● **WHAT TO DO**
Reproduce, please, only the lines from the first line below to the line containing "SEAT_WIDTH = 500.0", inclusive.

● **RECORDED DATA**

--

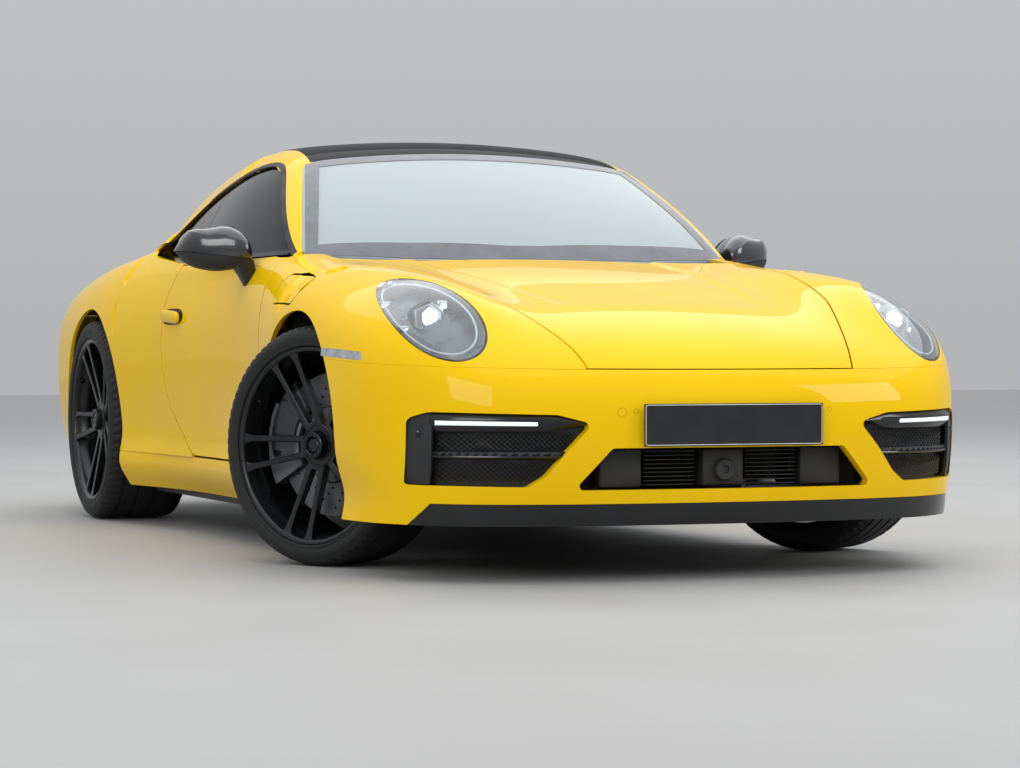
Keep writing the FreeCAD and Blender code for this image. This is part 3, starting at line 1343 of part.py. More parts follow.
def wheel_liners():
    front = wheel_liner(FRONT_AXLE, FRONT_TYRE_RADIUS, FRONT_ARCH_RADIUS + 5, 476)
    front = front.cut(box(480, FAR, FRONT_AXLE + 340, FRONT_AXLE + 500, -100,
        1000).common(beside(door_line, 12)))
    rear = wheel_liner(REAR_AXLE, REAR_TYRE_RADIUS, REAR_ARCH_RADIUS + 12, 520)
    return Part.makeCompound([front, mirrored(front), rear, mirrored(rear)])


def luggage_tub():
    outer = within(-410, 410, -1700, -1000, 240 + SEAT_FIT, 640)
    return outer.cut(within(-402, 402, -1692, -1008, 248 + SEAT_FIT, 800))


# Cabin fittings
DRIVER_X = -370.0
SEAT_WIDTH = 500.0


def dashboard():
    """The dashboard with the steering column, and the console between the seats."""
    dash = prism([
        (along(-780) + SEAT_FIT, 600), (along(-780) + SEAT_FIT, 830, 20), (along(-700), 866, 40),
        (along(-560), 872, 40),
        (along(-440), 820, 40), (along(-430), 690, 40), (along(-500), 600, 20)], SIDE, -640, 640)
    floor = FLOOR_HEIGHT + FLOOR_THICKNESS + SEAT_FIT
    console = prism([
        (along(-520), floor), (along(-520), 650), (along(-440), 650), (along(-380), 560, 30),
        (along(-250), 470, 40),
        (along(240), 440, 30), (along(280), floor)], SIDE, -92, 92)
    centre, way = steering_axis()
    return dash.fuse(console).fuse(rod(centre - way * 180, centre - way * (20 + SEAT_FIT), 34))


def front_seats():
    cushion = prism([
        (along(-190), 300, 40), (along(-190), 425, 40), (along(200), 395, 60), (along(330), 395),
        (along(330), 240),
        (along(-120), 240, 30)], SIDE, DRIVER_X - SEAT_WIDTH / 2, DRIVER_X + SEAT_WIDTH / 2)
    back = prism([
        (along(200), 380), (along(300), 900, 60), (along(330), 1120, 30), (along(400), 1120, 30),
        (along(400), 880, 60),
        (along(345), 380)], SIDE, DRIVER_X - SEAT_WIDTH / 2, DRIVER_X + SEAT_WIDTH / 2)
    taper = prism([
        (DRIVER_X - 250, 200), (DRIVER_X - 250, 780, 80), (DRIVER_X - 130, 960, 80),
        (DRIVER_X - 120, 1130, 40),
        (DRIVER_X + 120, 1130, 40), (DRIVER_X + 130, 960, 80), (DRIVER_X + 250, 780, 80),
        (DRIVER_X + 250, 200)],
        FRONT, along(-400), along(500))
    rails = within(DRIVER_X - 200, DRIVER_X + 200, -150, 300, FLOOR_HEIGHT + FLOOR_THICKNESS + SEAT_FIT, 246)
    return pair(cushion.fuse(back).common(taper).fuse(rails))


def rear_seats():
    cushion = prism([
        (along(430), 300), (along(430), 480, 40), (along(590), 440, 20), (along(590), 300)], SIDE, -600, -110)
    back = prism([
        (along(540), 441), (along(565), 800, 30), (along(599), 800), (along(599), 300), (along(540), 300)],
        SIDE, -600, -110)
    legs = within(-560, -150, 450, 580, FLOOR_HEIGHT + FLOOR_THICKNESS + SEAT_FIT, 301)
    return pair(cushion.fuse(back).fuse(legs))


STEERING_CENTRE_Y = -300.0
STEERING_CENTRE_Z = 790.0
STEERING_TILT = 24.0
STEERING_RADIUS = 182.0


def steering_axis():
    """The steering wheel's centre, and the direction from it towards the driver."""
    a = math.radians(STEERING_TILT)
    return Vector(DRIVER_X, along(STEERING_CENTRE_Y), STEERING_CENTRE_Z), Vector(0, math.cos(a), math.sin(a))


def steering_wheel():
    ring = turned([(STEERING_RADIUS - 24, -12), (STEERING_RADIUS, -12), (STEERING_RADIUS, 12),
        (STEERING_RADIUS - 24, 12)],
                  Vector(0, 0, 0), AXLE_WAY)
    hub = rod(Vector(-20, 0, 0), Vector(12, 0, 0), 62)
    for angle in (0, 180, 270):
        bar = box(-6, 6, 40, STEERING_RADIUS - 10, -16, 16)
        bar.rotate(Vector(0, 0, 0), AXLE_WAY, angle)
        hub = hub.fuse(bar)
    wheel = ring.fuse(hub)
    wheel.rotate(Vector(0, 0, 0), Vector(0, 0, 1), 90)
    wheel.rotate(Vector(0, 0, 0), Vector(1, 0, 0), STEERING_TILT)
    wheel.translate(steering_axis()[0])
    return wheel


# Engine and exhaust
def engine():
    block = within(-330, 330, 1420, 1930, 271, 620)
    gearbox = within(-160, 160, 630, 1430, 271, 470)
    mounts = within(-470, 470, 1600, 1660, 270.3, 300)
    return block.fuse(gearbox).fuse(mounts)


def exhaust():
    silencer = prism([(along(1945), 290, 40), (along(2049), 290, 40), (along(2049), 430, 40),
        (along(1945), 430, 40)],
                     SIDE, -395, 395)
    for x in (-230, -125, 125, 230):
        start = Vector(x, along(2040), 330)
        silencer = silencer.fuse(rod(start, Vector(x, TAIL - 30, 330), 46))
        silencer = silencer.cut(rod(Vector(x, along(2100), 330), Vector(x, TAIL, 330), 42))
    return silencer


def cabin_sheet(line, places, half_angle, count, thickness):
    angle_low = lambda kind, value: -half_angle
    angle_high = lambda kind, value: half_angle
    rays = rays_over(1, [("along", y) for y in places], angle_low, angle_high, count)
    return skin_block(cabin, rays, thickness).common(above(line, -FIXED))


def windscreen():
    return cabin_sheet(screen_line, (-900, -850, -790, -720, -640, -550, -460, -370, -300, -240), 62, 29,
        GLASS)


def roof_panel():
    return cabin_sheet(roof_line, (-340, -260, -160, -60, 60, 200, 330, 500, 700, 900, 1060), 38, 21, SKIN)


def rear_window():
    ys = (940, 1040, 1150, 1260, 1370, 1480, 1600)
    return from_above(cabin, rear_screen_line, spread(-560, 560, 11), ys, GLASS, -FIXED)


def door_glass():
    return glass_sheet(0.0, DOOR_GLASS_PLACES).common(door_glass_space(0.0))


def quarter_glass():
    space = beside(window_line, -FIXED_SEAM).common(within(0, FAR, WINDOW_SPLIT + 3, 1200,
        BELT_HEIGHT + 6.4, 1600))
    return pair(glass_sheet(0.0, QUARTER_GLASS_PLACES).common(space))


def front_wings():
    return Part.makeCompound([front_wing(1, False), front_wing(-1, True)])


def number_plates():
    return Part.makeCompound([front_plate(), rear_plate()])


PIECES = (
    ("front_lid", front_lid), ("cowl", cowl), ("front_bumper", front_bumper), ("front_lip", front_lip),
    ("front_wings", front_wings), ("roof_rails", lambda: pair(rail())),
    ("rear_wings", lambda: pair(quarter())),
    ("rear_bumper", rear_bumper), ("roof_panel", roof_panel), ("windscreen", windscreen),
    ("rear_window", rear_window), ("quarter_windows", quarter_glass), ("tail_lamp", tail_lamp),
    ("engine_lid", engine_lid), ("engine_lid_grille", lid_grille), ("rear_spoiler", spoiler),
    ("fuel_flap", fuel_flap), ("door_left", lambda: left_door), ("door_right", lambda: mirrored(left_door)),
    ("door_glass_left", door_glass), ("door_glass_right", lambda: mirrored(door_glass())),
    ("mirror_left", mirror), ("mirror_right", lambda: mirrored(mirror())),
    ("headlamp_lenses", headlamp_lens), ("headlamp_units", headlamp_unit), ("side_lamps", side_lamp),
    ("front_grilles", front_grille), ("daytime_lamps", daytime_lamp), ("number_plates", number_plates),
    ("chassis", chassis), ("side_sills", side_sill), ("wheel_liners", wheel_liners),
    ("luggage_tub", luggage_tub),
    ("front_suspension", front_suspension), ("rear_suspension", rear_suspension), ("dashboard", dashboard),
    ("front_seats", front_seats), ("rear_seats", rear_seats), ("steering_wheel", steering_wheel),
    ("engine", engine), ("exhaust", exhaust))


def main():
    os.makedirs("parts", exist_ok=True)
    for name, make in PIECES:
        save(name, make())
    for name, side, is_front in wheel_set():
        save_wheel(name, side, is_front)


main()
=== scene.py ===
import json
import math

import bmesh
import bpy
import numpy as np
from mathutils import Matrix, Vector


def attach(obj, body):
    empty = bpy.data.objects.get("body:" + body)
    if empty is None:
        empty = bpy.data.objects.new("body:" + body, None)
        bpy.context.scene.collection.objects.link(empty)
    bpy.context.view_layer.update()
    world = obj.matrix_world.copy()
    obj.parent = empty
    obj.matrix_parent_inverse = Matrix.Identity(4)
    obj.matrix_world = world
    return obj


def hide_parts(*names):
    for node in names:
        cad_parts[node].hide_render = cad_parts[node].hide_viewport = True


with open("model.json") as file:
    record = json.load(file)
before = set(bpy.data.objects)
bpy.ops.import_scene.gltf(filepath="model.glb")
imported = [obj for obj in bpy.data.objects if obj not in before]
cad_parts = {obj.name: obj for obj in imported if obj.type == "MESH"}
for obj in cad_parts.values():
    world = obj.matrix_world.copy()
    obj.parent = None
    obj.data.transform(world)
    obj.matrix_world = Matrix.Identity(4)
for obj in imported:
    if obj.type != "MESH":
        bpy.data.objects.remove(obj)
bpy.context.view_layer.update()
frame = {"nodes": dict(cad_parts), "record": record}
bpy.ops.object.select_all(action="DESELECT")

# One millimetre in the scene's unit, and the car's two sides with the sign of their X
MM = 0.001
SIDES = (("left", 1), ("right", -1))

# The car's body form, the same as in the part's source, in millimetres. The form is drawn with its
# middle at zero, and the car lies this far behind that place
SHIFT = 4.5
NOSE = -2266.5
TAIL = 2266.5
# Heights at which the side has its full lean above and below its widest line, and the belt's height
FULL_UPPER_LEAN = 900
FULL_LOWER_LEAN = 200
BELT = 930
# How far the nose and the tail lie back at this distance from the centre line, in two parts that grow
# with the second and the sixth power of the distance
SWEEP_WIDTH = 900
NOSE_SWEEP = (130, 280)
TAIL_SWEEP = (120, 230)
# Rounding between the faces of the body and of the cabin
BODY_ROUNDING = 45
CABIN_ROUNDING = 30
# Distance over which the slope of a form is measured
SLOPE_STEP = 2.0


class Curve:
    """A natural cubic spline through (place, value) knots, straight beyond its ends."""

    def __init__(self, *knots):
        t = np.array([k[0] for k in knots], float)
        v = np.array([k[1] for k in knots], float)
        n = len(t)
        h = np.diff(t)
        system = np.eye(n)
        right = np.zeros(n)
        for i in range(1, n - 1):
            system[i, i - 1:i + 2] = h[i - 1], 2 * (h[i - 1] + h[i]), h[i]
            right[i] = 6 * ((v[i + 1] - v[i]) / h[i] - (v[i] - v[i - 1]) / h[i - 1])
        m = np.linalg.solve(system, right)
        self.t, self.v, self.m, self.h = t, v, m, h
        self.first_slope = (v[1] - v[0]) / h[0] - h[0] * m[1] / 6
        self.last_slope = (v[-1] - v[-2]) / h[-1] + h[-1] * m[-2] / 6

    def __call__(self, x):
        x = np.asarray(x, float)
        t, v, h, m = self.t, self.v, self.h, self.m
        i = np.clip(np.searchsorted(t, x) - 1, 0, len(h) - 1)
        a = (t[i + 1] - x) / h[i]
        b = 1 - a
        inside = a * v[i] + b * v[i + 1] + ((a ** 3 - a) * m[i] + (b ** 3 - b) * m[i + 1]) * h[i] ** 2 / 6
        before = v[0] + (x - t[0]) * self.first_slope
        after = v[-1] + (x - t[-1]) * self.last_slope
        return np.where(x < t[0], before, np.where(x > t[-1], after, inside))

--

● **RESULT OF THE EXERCISE**
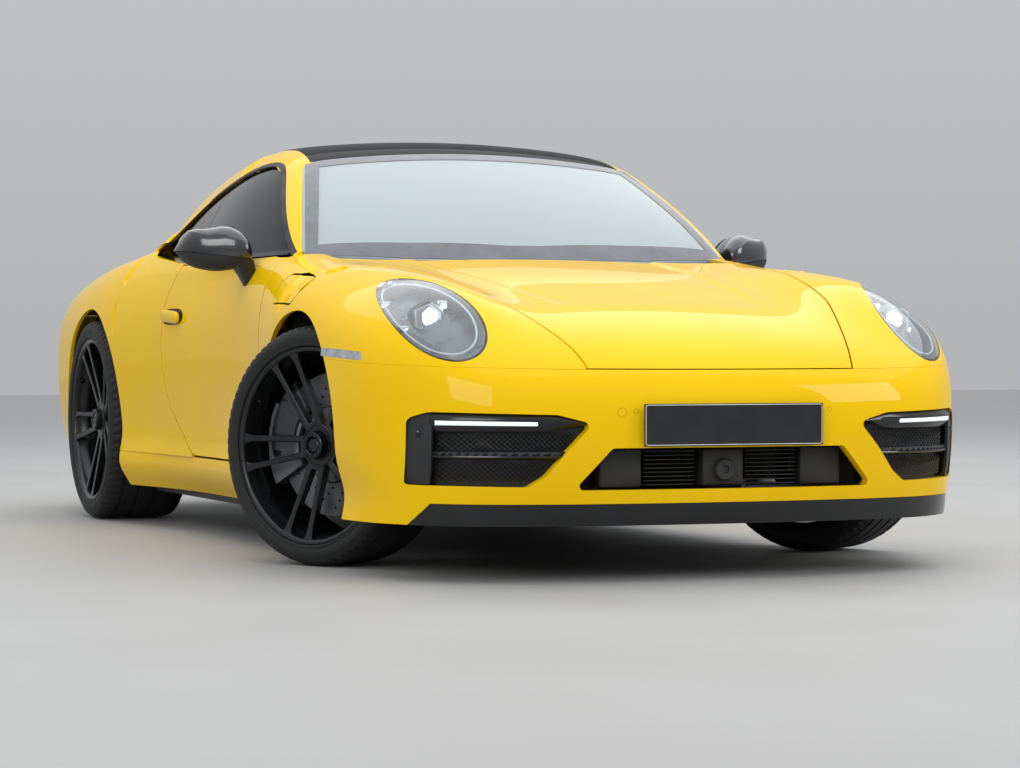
Keep writing the FreeCAD and Blender code for this image. This is part 3, starting at line 1343 of part.py. More parts follow.
def wheel_liners():
    front = wheel_liner(FRONT_AXLE, FRONT_TYRE_RADIUS, FRONT_ARCH_RADIUS + 5, 476)
    front = front.cut(box(480, FAR, FRONT_AXLE + 340, FRONT_AXLE + 500, -100,
        1000).common(beside(door_line, 12)))
    rear = wheel_liner(REAR_AXLE, REAR_TYRE_RADIUS, REAR_ARCH_RADIUS + 12, 520)
    return Part.makeCompound([front, mirrored(front), rear, mirrored(rear)])


def luggage_tub():
    outer = within(-410, 410, -1700, -1000, 240 + SEAT_FIT, 640)
    return outer.cut(within(-402, 402, -1692, -1008, 248 + SEAT_FIT, 800))


# Cabin fittings
DRIVER_X = -370.0
SEAT_WIDTH = 500.0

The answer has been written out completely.